Thanks, all, for the temperature advice. I will bring mine indoors to escape the winter rainy season.

Brian, that is a stunning flower!


----------



## SlipperFan (Mar 5, 2011)

Wow, Brian -- that is one of the nicest Tolumnias ever!


----------



## Orchidnut57 (Mar 5, 2011)

All great ideas and advise. I have been wanting to try semi-hydro so I will try an experiment in which one in SH, another in large bark inside a small clay and mount one.
Thanks to all and keep the conversation going! :clap:


----------



## Erythrone (Mar 6, 2011)

Not sure that it will grow well in SH... 

Did anybody try it?


----------



## Brian Monk (Mar 6, 2011)

This is one group of plants that I don't think would grow at all in SH. They need to dry out. COmpletely.

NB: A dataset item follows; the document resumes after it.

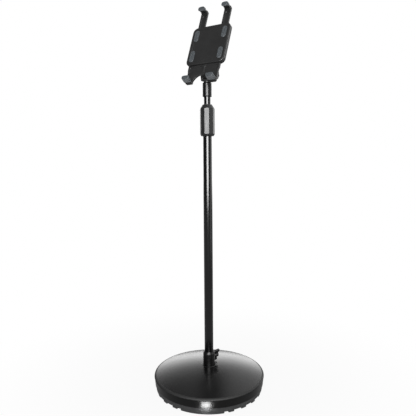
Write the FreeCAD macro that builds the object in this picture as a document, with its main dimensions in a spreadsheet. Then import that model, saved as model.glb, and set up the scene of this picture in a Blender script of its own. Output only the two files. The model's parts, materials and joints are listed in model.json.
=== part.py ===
import FreeCAD, Part
import math
import os

import Sketcher
from FreeCAD import Placement, Rotation, Vector

# A floor stand for a tablet: a weighted round base, a two-stage pole with a twist clutch,
# a tilting head and a four-foot holder whose upper jaw slides. Millimetres, +Z up, the
# origin on the floor under the middle of the base. The holder faces -Y.

doc = FreeCAD.newDocument("tablet_floor_stand")
sheet = doc.addObject("Spreadsheet::Sheet", "sizes")


# The driving sizes. Lengths and angles have a decimal point, counts have none.
# Fits and clearances, and how far a cut runs past a face or a pad into what it joins
running = 0.05
slack = 0.3
face_gap = 0.1
cut_past = 1.0
half_turn_ease = 0.001
pad_sunk = 0.5
hex_sides = 6

# Base: cover, tray and weight
base_radius = 134.0
cover_lip_height = 34.4
cover_rise = 22.2
cover_wall = 3.0
dome_radius = 471.0
rim_round = 3.26
rim_round_width = 2.35
rim_round_height = 3.16
rim_straight = 0.5
collar_ring_width = 2.6
collar_ring_height = 0.8
seam_gap = 1.0
seam_depth = 2.8
tray_inset = 0.5
tray_wall = 3.0
upper_band_taper = 1.7
band_step = 1.0
band_step_height = 16.0
lower_band_taper = 1.3
tray_bottom = 5.0
tray_floor = 3.0
skirt_chamfer = 1.0
foot_ring_width = 9.0
foot_ring_inset = 0.6
foot_pad_thickness = 1.2
foot_pad_inset = 1.2
foot_pad_side_inset = 1.2
foot_count = 3
rib_count = 24
foot_angle = 45.0
foot_heading = -67.2
rib_angle = 6.0
bolt_recess_radius = 20.0
bolt_recess_depth = 6.0
weight_inset = 34.0
weight_thickness = 18.0
weight_lift = 0.2
weight_chamfer = 1.5
cover_screw_count = 4
cover_screw_inset = 22.0
cover_boss_radius = 4.2
cover_boss_rise = 6.6
cover_screw_radius = 1.75
cover_screw_head_radius = 3.6
cover_screw_head_height = 2.4
cover_screw_reach = 14.0

# Pole socket and its clamping screw
tube_radius = 10.65
tube_wall = 1.2
socket_radius = 14.25
socket_standing = 34.4
socket_chamfer_height = 5.0
socket_chamfer_width = 2.0
socket_depth = 31.0
socket_flange_radius = 29.0
socket_flange_thickness = 5.0
base_bolt_radius = 5.0
base_bolt_reach = 22.0
base_bolt_head_radius = 9.2
base_bolt_head_height = 6.4
base_washer_radius = 12.0
base_washer_thickness = 1.5
wing_drop = 17.0
wing_heading = 72.0
wing_twist = -68.0
wing_stud_radius = 3.0
wing_hub_radius = 5.2
wing_hub_start = 17.2
wing_hub_length = 10.0
wing_hub_crown = 1.0
wing_root = 2.0
wing_root_inset = 1.0
wing_inner_round = 1.5
wing_outer_round = 3.0
wing_span = 15.8
wing_tip_width = 15.0
wing_tip_lead = 2.4
wing_thickness = 4.0
clamp_pad_thickness = 1.4
clamp_pad_gap = 0.15

# Pole: tubes and clutch
tube_length = 556.3
inner_tube_radius = 7.95
inner_tube_wall = 1.1
inner_tube_length = 526.1
guide_length = 6.0
guide_plug_length = 12.0
guide_chamfer = 1.0
clutch_overlap = 3.0
clutch_radius = 17.4
clutch_facets = 10
clutch_facet_heading = -47.7
clutch_body_height = 62.1
clutch_cone_height = 10.2
clutch_top_radius = 10.9
clutch_ring_height = 3.4
clutch_ring_chamfer = 1.9
clutch_ring_inset = 0.5
clutch_grip_edge = 0.6
grip_bore_step = 1.0
clutch_neck_wall = 2.4
clutch_neck_height = 24.0
collet_wall = 2.6
collet_flare = 1.3
collet_cone_height = 15.0
collet_cone_width = 2.6
collet_slot_width = 1.4
collet_solid_length = 10.0
collet_slots = 3

# Neck: sleeve, swivel post and fork
sleeve_radius = 10.75
pole_showing = 18.5
sleeve_length = 32.4
sleeve_round = 3.0
sleeve_edge = 0.6
sleeve_depth = 12.0
grub_radius = 2.5
grub_drop = 6.0
grub_socket_depth = 1.4
post_radius = 5.5
post_screw_radius = 2.5
post_screw_head_radius = 4.6
post_screw_head_height = 3.0
post_screw_reach = 13.0
post_screw_socket_depth = 2.0
swivel_washer_radius = 8.4
swivel_washer_thickness = 1.0
neck_radius = 6.6
neck_length = 2.3
fork_width = 24.0
fork_slot = 12.0
fork_foot_depth = 16.0
fork_eye_radius = 10.3
eye_clearance = 0.5
hinge_rise = 13.05
hinge_radius = 3.0
hinge_head_radius = 5.4
hinge_head_height = 3.2
hinge_head_edge = 1.0
hinge_head_crown = 2.0
hinge_socket_radius = 2.3
hinge_socket_depth = 1.8
knob_washer_radius = 6.5
knob_washer_thickness = 0.9
knob_radius = 11.5
knob_length = 14.0
knob_flare = 3.0
knob_round = 2.0
knob_scallop_radius = 3.2
knob_scallop_out = 1.44
knob_lobes = 7
knob_insert_radius = 4.6
knob_insert_length = 9.0

# Head: where the device's front plane stands, and the arm behind it
tilt_angle = 23.0
arm_reach = 68.0
arm_eye_offset = 9.7
arm_eye_radius = 9.4
friction_washer_thickness = 0.8
arm_thickness = 8.6
arm_hub_radius = 19.0
arm_waist = 20.0
arm_rib = 2.4
arm_recess_depth = 3.0
arm_hub_standing = 1.0
arm_shoulder_rise = 8.0
arm_blend_up = 2.0
arm_blend_down = 4.0
arm_top_half_width = 18.6
arm_top_drop = 3.8
recess_half_width = 12.5
recess_drop = 15.2
recess_radius = 19.8
recess_overlap = 1.0
hub_bolt_radius = 4.0
hub_head_radius = 9.0
hub_head_height = 2.6
hub_head_edge = 1.0
hub_bolt_standing = 0.6
hub_nut_radius = 7.4
hub_nut_height = 5.0
hub_nut_chamfer = 0.4
hub_washer_radius = 17.0
hub_washer_thickness = 2.2
hub_cap_radius = 14.0
hub_cap_height = 8.0
hub_cap_wall = 1.6
hub_cap_round = 3.0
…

Any excess mositure at their roots, and you get rot rot rot.


----------



## SlipperFan (Mar 6, 2011)

Brian Monk said:


> This is one group of plants that I don't think would grow at all in SH. They need to dry out. COmpletely. Any excess mositure at their roots, and you get rot rot rot.


I agree -- I think they would rot very quickly in S/H. I wonder if Ray B has tried these...


----------



## NYEric (Mar 6, 2011)

remember, most of the species come from the Carib, Cuba, or Hispanola; early rain then warm sunny all day long. !


----------



## goldenrose (Mar 10, 2011)

Erythrone said:


> Not sure that it will grow well in SH...
> Did anybody try it?





Brian Monk said:


> This is one group of plants that I don't think would grow at all in SH. They need to dry out. COmpletely. Any excess mositure at their roots, and you get rot rot rot.





SlipperFan said:


> I agree -- I think they would rot very quickly in S/H. I wonder if Ray B has tried these...



Make that 3!
My GH has nighttime lows 50-55 & they've done fine.


----------